I then change the operation in the ‘data’ tab and then output the ‘count of matched items’ to specify the pieces of content I wish to count.

sitebulb count of matched items screenshot

With this feature, you may want to make sure you specify all URLs to crawl, especially if pagination is present.

Bonus: Structured data extraction

The last thing I want to discuss as part of Sitebulb’s new custom extraction features is the structured data element.

Although you don’t need to use XPath or custom extraction in Screaming Frog to do this – it is included in the standard crawl results – Sitebulb now matches this functionality.

Unlike the content extraction and custom extraction, there are no parameters to set up; just select the tick box before starting your audit!

sitebulb structured data extraction screenshot

Sitebulb or Screaming Frog – Which is best?

Both of these tools are very similar in the functions they perform when it comes to site audits.

With the update to v4.0, Sitebulb has significantly matched their functionality to that of Screaming Frog.

For me, using XPath with Screaming Frog is a little tricky to get set up and get the exact data you wish to export.

If you are running multiple XPath queries at once, inputting multiple expressions at once is tricky and not the easiest.
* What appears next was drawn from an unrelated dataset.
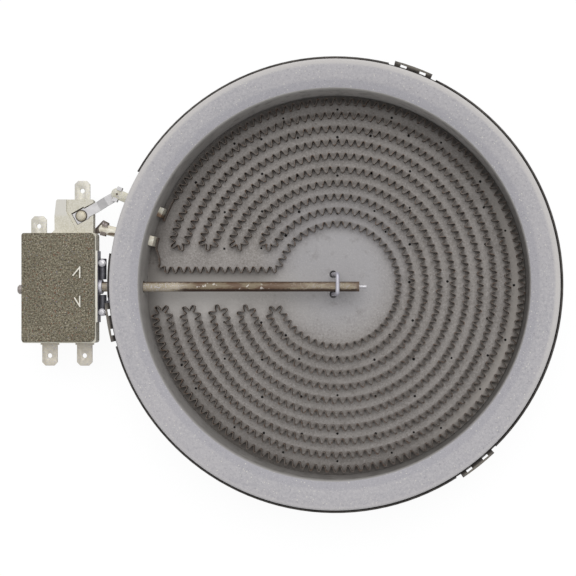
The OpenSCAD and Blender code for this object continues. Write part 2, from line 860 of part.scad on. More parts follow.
pin_step = power_x + blade_t;

module push_pin() {
    color("white")
    translate([rod_start, pin_y, tube_z])
    rotate([0, -90, 0]) {
        cylinder(d = 3, h = rod_start - pin_step);
        cylinder(d = 1.8, h = rod_start - signal_x - blade_t);
    }
}

// a contact spring: upright blade, leg and foot on its tab
module spring(x) {
    box(x, x + blade_t, blade_y0, blade_y1, blade_z0, blade_z1);
    box(x, x + blade_t, blade_y0, blade_y0 + 4, tab_top, blade_z1);
    box(x, x + foot_l, blade_y0 - 1, blade_y0 + 3, tab_top, tab_top + blade_t);
}

module power_spring() {
    color("goldenrod")
    difference() {
        spring(power_x);
        translate([power_x - 1, pin_y, tube_z])
        rotate([0, 90, 0])
        cylinder(d = 2.2, h = 3);
        translate([power_x + rivet_in, low_rivet_y, tab_top - 1])
        cylinder(d = 2.2, h = 3);
    }
}

module signal_spring() {
    color("goldenrod")
    difference() {
        spring(signal_x);
        translate([signal_x + rivet_in, low_rivet_y, tab_top - 1])
        cylinder(d = 2.2, h = 3);
    }
}

module contact_buttons() {
    color("silver")
    for (p = [[power_x + blade_t, arm_power_x], [arm_signal_x, signal_x - 0.2]])
    translate([p[0], 7.4, tube_z - 0.5])
    rotate([0, 90, 0])
    cylinder(d = 2.4, h = p[1] - p[0]);
}

screw_y = -1.7;
screw_z = 19;

module calibration_screw() {
    color("gainsboro")
    translate([body_x0, screw_y, screw_z]) {
        rotate([0, 90, 0])
        cylinder(d = 3, h = arm_signal_x - arm_t - body_x0);
        rotate([0, -90, 0])
        cylinder(d = 3.8, h = 2.6);
        translate([-2.6, 0, 0])
        rotate([0, -90, 0])
        cylinder(d = 3, h = 0.4);
    }
}

pan();
base_insulation();
insulation_ring();
heating_ribbon();
lead_in_upper();
lead_in_lower();
sensor_tube();
expansion_rod();
rod_staple();
tube_collar();
limiter_body();
limiter_cover();
limiter_bracket();
bracket_rivets();
tab_top_left();
tab_top_right();
tab_bottom_left();
tab_bottom_right();
tab_rivets();
strap_rivet();
upper_strap();
lower_strap();
push_pin();
power_spring();
signal_spring();
contact_buttons();
calibration_screw();
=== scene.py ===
"""Radiant surface element: finishes, the fine ribbon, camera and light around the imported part."""

import math

import bmesh
import bpy
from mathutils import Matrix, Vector


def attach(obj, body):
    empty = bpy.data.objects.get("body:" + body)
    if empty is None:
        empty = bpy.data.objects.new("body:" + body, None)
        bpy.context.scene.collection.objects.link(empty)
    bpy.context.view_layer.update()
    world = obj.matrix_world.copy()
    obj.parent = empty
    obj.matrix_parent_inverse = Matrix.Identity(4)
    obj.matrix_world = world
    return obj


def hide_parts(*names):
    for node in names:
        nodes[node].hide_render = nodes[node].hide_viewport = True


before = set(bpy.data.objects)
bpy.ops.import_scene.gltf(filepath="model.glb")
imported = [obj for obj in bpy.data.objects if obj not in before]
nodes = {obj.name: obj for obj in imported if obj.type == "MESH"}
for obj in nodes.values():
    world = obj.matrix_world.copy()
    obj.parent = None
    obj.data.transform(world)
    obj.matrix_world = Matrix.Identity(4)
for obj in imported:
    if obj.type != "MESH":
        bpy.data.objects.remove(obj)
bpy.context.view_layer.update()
MM = 0.001

# sizes of the part, in millimetres and degrees
RING_OUT = 89.3
RING_BACK = 0.8
RING_IN = 77.1
RING_TOP = 31.0
PAN_TOP = 27.0
BASE_TOP = 12.6
TUBE_Y = -0.63
TUBE_Z = 20.5
RIVET_X = -102.4
RIVET_Y = 28.0
LUG_ANGLES = (69.7, -51.2, 189.5)
LUG_Z = 24.0
UPPER_GAP = 15.2
LOWER_GAP = 9.0
RUN_Y = 6.34
LOWER_LEAD_A = 166.4
TURNS = 10
JOIN_R = 2.8
HOOK_R = 3.0
RIBBON_TOP = 15.6

# fitted to the photo: the ribbon's turns and waves, and how far the lugs lean in
TURN_PITCH = 5.51
TURN_R1 = 74.4
BEND_R = TURN_PITCH / 2
HOOK_X = -68.6
COIL_LEAN = 0.8
WAVE_LENGTH = 3.36
WAVE_DEPTH = 2.35
WAVE_FULLNESS = 1.22
RIBBON_T = 0.26
LUG_IN = 1.1

# the photo's side and the camera's focal length in pixels, and the sensor's width in millimetres
PHOTO_SIDE = 576.0
FOCAL_PIXELS = 1178.6
SENSOR = 36.0

# strength at which ground and backdrop are seen as plain white
WHITE = 1.03


def srgb(r, g, b):
    """A colour given as it looks on screen, 0 to 255."""

    def one(v):
        v = v / 255
        return v / 12.92 if v <= 0.04045 else ((v + 0.055) / 1.055) ** 2.4

    return (one(r), one(g), one(b), 1.0)


class Graph:
    """Helpers shared by shader and geometry trees."""

    def __init__(self, tree):
        self.tree = tree

    def add(self, kind, **props):
        node = self.tree.nodes.new(kind)
        for key, value in props.items():
            setattr(node, key, value)
        return node

    def feed(self, socket, value):
        if isinstance(value, bpy.types.NodeSocket):
            self.tree.links.new(value, socket)
        else:
            socket.default_value = value

    def math(self, op, a, b=0.0, clamp=False):
        node = self.add("ShaderNodeMath", operation=op, use_clamp=clamp)
        self.feed(node.inputs[0], a)
        self.feed(node.inputs[1], b)
        return node.outputs[0]

    def times(self, first, *others):
        for other in others:
            first = self.math("MULTIPLY", first, other)
        return first

    def length(self, a, b):
        return self.math("SQRT", self.math("ADD", self.times(a, a), self.times(b, b)))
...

However, once you get the data you require from a crawl, the exported data is incredibly useful to analyse and process.

Sitebulb, on the other hand, makes extraction of data incredibly easy for all users – especially those new to anything like this.

The live click and inspect feature, with the range of settings that you can specify means that you can do this without any knowledge of XPath or CSS.

Running a successful crawl, to generate the exported data can also take a bit of time to perfect as well as some post-processing to generate all the insights you need.

For me, there is no winner when it comes to custom extraction.

Both have their own pros and cons, but access to both tools increases versatility for specific custom extraction tasks.

Either way, both crawlers have great documentation, and you should definitely check them out before you give it a go for yourself!